The records that follow are to be repeated without alteration.

-- START EXCERPTED RECORDS --

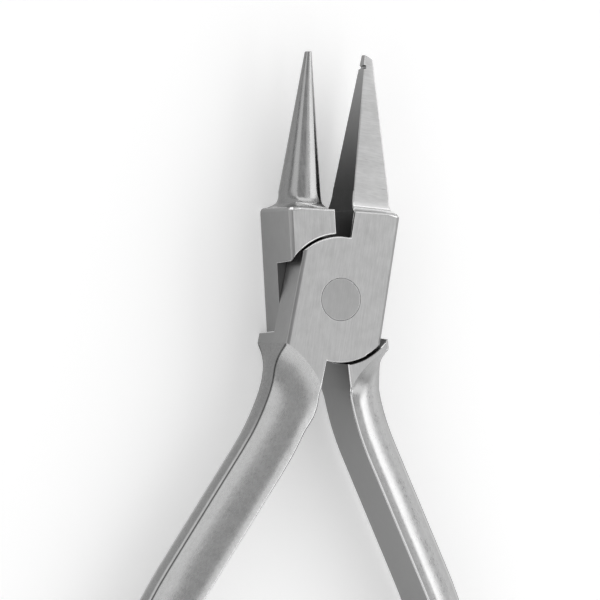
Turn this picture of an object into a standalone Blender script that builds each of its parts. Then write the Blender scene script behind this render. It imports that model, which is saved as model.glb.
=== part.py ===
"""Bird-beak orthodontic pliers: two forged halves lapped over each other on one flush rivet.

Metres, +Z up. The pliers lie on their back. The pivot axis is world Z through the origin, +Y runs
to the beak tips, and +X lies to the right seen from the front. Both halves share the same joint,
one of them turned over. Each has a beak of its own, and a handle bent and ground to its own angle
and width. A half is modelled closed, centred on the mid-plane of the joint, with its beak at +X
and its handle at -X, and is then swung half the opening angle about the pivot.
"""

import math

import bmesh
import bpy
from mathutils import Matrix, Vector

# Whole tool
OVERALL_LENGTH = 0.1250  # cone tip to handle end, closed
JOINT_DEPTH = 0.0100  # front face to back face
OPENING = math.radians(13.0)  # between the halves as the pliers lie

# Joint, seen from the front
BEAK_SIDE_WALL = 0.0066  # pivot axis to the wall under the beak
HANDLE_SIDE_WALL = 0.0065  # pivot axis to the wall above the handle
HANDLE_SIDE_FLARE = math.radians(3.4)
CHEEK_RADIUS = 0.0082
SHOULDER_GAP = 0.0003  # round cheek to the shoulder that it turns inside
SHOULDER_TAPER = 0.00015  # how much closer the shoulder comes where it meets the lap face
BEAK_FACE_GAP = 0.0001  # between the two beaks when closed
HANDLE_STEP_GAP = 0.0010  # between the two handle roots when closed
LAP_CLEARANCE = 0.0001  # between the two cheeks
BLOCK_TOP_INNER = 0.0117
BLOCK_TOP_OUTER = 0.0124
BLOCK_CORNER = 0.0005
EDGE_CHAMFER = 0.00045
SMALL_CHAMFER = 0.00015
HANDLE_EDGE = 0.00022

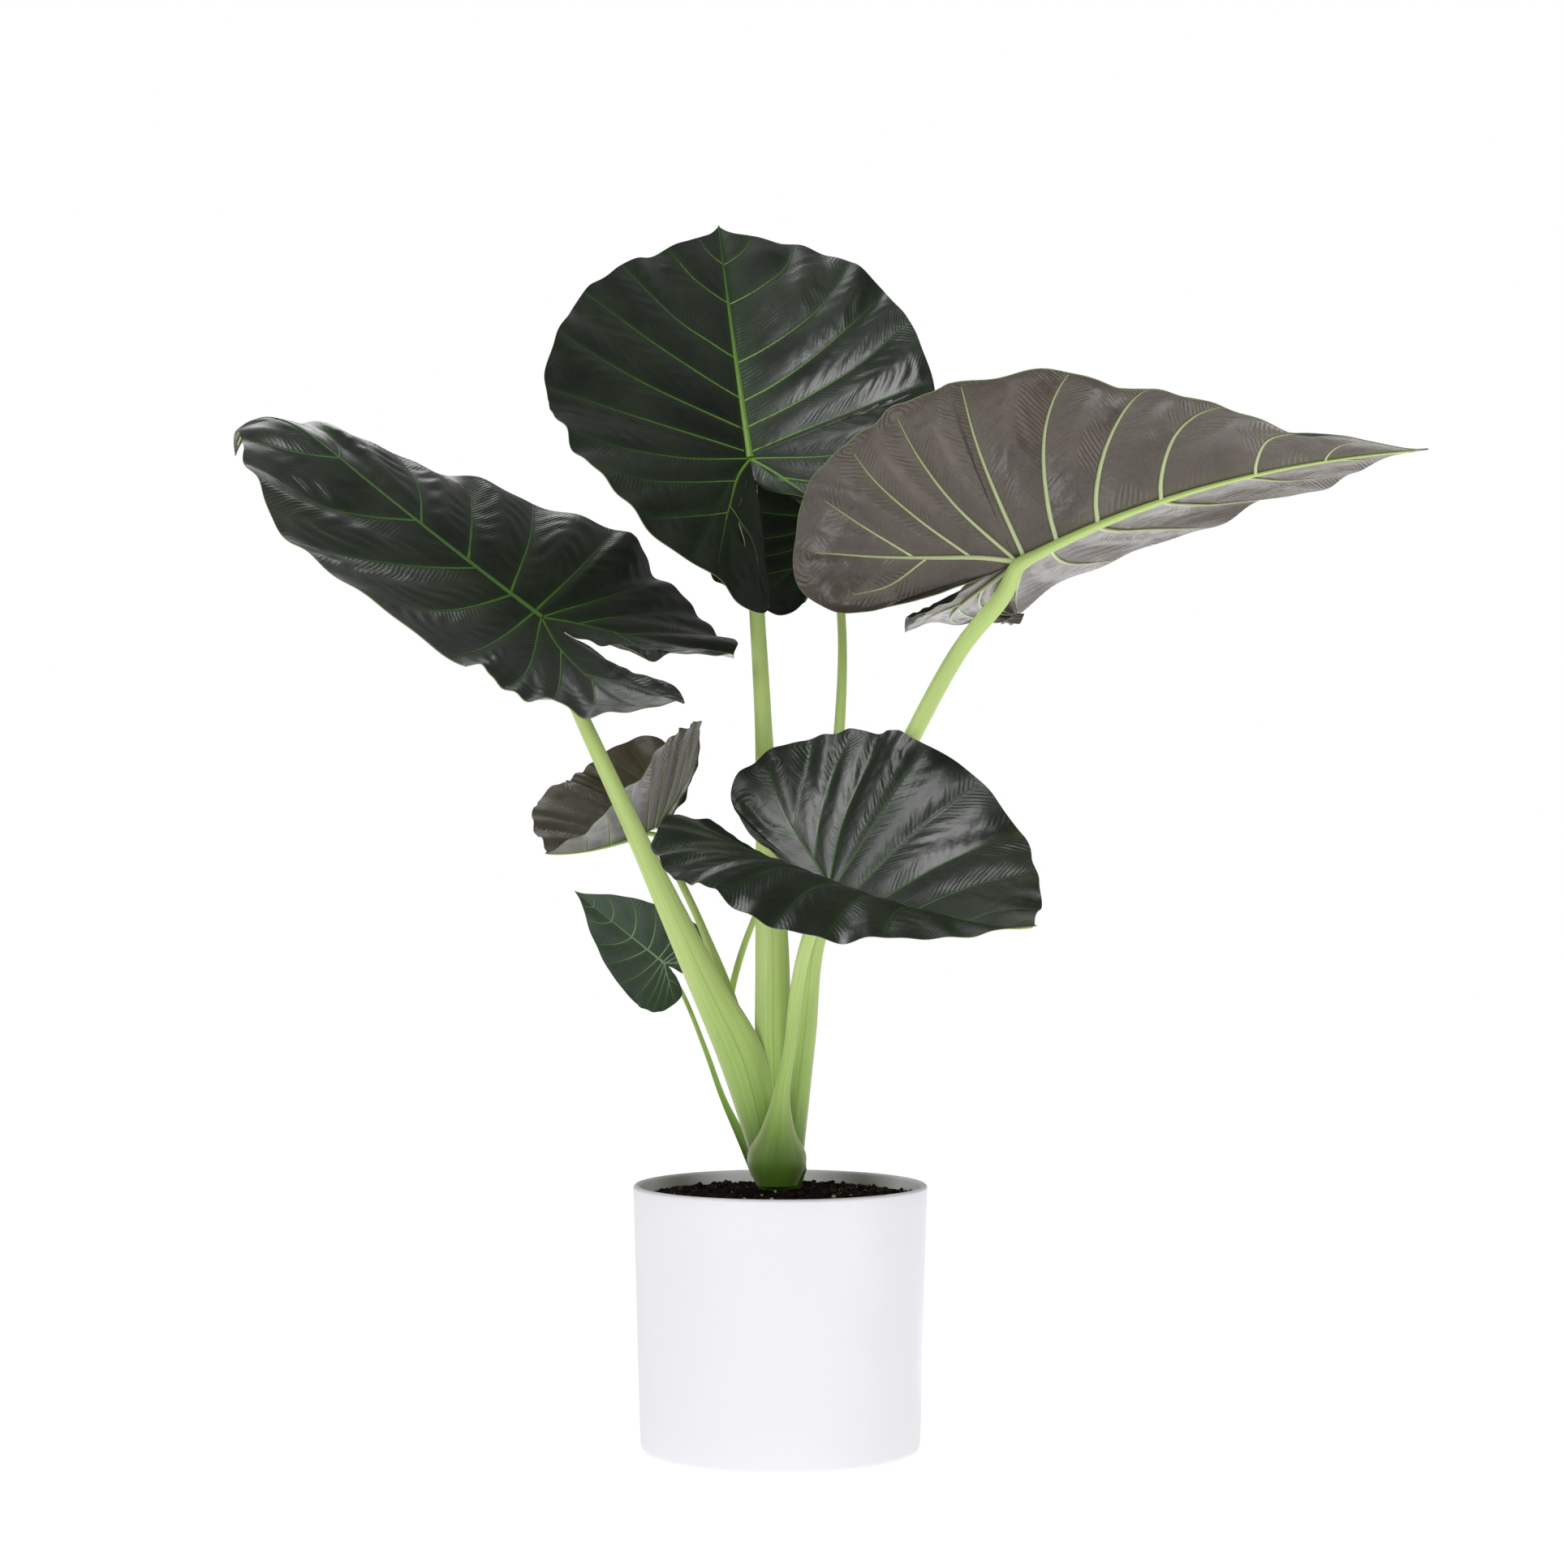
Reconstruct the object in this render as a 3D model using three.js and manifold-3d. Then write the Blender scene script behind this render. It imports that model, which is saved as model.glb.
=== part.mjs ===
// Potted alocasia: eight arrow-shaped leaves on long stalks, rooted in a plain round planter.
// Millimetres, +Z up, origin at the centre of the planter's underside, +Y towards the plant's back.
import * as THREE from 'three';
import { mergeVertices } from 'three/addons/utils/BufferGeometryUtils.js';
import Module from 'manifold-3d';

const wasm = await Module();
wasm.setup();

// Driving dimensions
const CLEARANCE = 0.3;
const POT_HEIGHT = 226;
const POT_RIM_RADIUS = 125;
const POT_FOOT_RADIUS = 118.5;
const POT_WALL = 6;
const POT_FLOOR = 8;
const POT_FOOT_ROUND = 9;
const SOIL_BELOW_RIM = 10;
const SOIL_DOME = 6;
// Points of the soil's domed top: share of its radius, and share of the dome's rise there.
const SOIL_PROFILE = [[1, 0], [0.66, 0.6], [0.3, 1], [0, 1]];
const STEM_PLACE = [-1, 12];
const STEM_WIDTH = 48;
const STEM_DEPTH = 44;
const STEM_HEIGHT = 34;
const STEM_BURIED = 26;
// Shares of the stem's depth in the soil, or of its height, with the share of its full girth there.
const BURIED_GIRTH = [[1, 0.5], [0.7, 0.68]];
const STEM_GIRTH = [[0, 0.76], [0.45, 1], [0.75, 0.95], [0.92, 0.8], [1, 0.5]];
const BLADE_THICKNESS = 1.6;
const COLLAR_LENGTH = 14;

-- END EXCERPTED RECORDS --

> RIGHT ANSWER
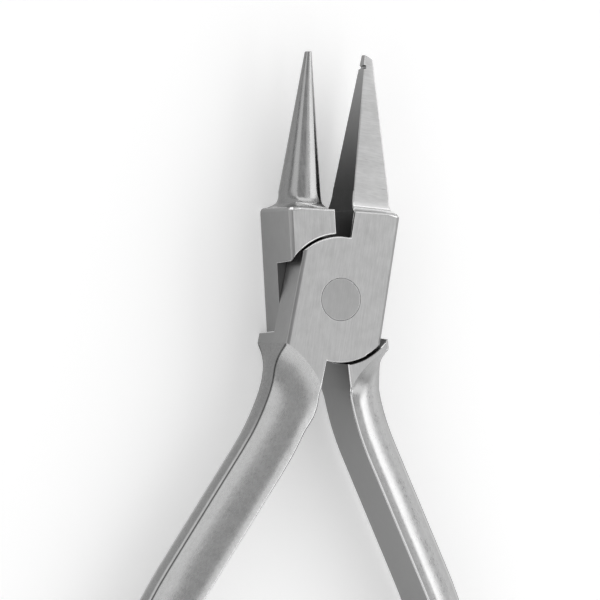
Turn this picture of an object into a standalone Blender script that builds each of its parts. Then write the Blender scene script behind this render. It imports that model, which is saved as model.glb.
=== part.py ===
"""Bird-beak orthodontic pliers: two forged halves lapped over each other on one flush rivet.

Metres, +Z up. The pliers lie on their back. The pivot axis is world Z through the origin, +Y runs
to the beak tips, and +X lies to the right seen from the front. Both halves share the same joint,
one of them turned over. Each has a beak of its own, and a handle bent and ground to its own angle
and width. A half is modelled closed, centred on the mid-plane of the joint, with its beak at +X
and its handle at -X, and is then swung half the opening angle about the pivot.
"""

import math

import bmesh
import bpy
from mathutils import Matrix, Vector

# Whole tool
OVERALL_LENGTH = 0.1250  # cone tip to handle end, closed
JOINT_DEPTH = 0.0100  # front face to back face
OPENING = math.radians(13.0)  # between the halves as the pliers lie

# Joint, seen from the front
BEAK_SIDE_WALL = 0.0066  # pivot axis to the wall under the beak
HANDLE_SIDE_WALL = 0.0065  # pivot axis to the wall above the handle
HANDLE_SIDE_FLARE = math.radians(3.4)
CHEEK_RADIUS = 0.0082
SHOULDER_GAP = 0.0003  # round cheek to the shoulder that it turns inside
SHOULDER_TAPER = 0.00015  # how much closer the shoulder comes where it meets the lap face
BEAK_FACE_GAP = 0.0001  # between the two beaks when closed
HANDLE_STEP_GAP = 0.0010  # between the two handle roots when closed
LAP_CLEARANCE = 0.0001  # between the two cheeks
BLOCK_TOP_INNER = 0.0117
BLOCK_TOP_OUTER = 0.0124
BLOCK_CORNER = 0.0005
EDGE_CHAMFER = 0.00045
SMALL_CHAMFER = 0.00015
HANDLE_EDGE = 0.00022

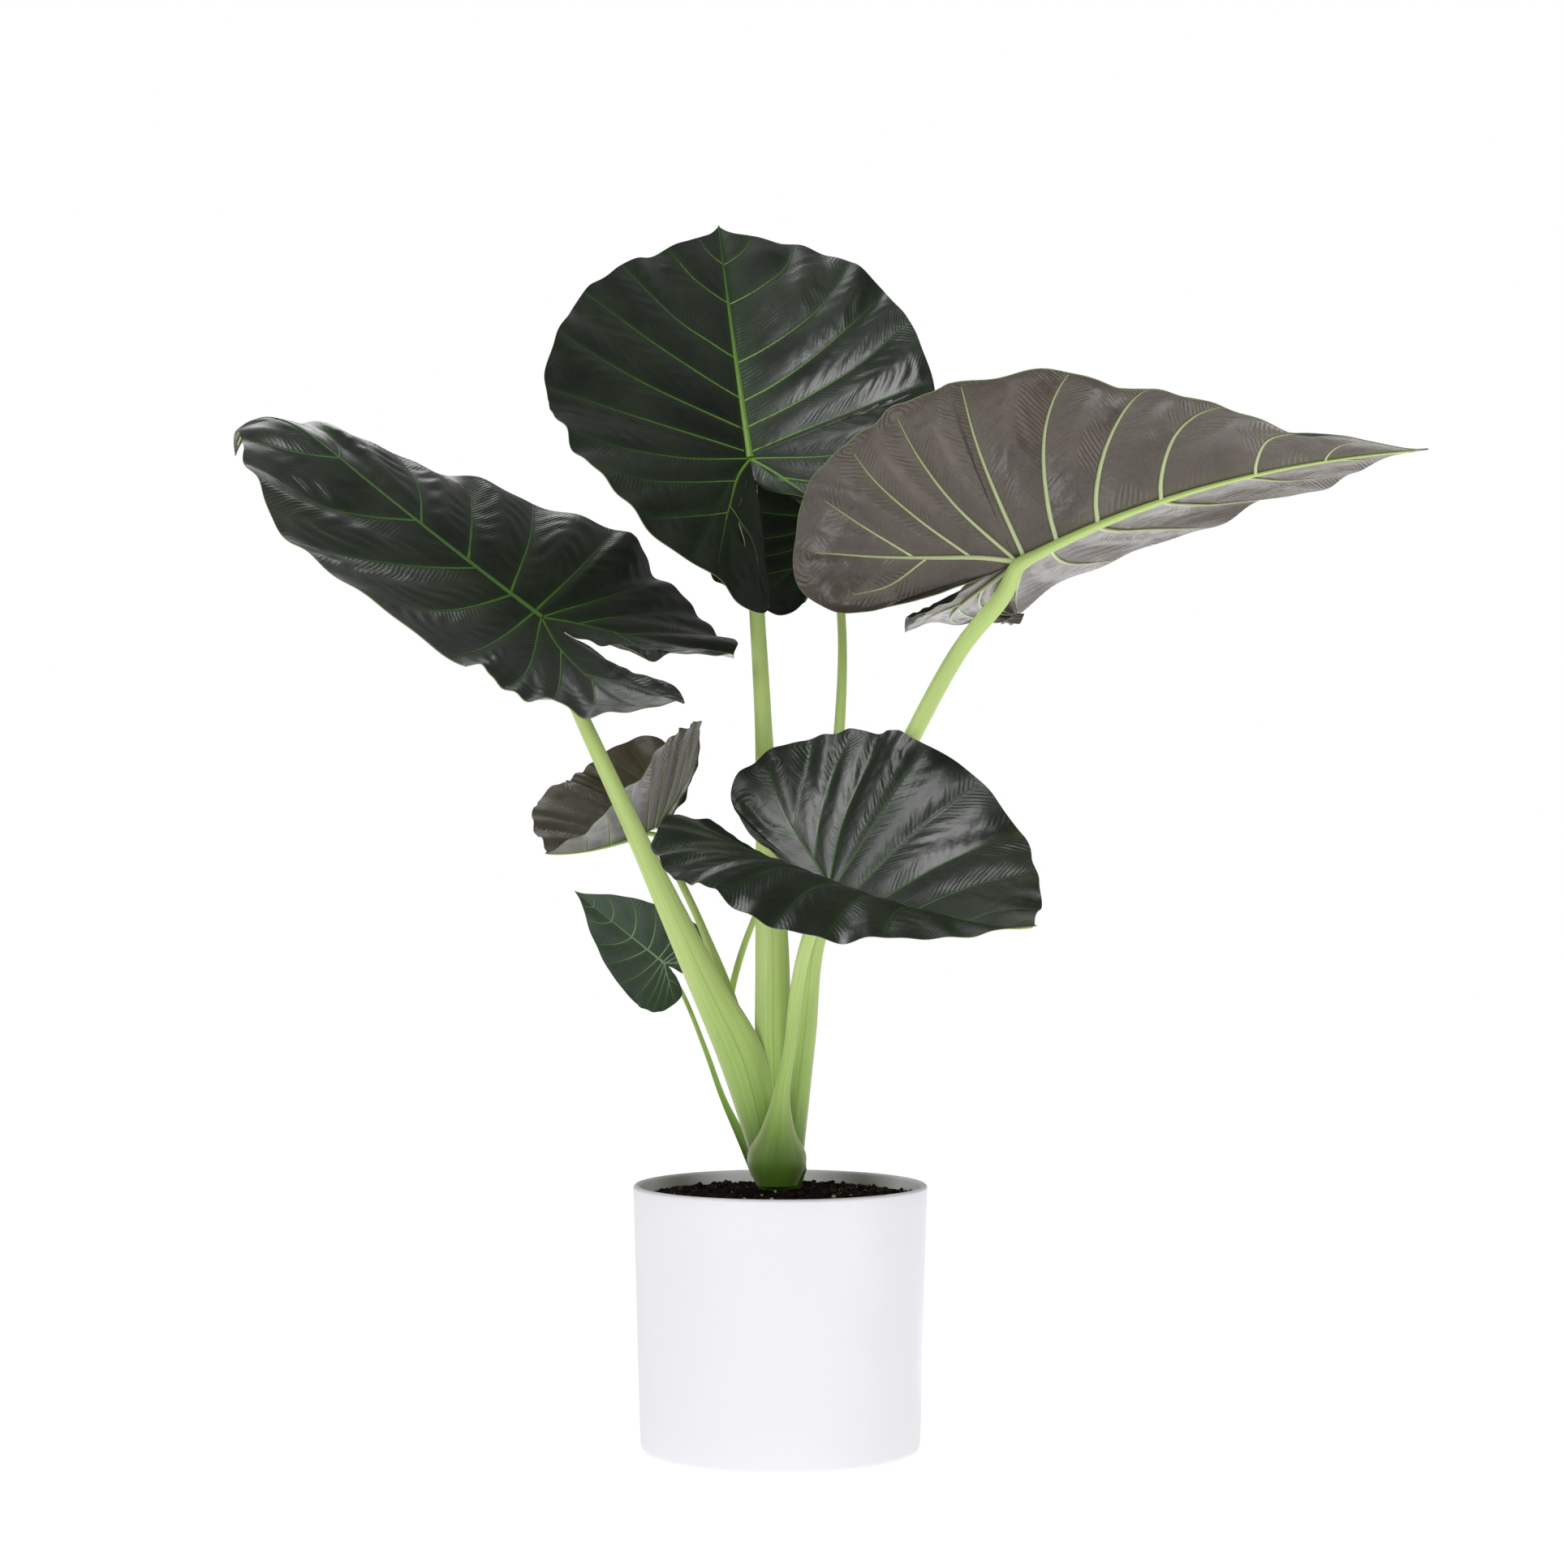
Reconstruct the object in this render as a 3D model using three.js and manifold-3d. Then write the Blender scene script behind this render. It imports that model, which is saved as model.glb.
=== part.mjs ===
// Potted alocasia: eight arrow-shaped leaves on long stalks, rooted in a plain round planter.
// Millimetres, +Z up, origin at the centre of the planter's underside, +Y towards the plant's back.
import * as THREE from 'three';
import { mergeVertices } from 'three/addons/utils/BufferGeometryUtils.js';
import Module from 'manifold-3d';

const wasm = await Module();
wasm.setup();

// Driving dimensions
const CLEARANCE = 0.3;
const POT_HEIGHT = 226;
const POT_RIM_RADIUS = 125;
const POT_FOOT_RADIUS = 118.5;
const POT_WALL = 6;
const POT_FLOOR = 8;
const POT_FOOT_ROUND = 9;
const SOIL_BELOW_RIM = 10;
const SOIL_DOME = 6;
// Points of the soil's domed top: share of its radius, and share of the dome's rise there.
const SOIL_PROFILE = [[1, 0], [0.66, 0.6], [0.3, 1], [0, 1]];
const STEM_PLACE = [-1, 12];
const STEM_WIDTH = 48;
const STEM_DEPTH = 44;
const STEM_HEIGHT = 34;
const STEM_BURIED = 26;
// Shares of the stem's depth in the soil, or of its height, with the share of its full girth there.
const BURIED_GIRTH = [[1, 0.5], [0.7, 0.68]];
const STEM_GIRTH = [[0, 0.76], [0.45, 1], [0.75, 0.95], [0.92, 0.8], [1, 0.5]];
const BLADE_THICKNESS = 1.6;
const COLLAR_LENGTH = 14;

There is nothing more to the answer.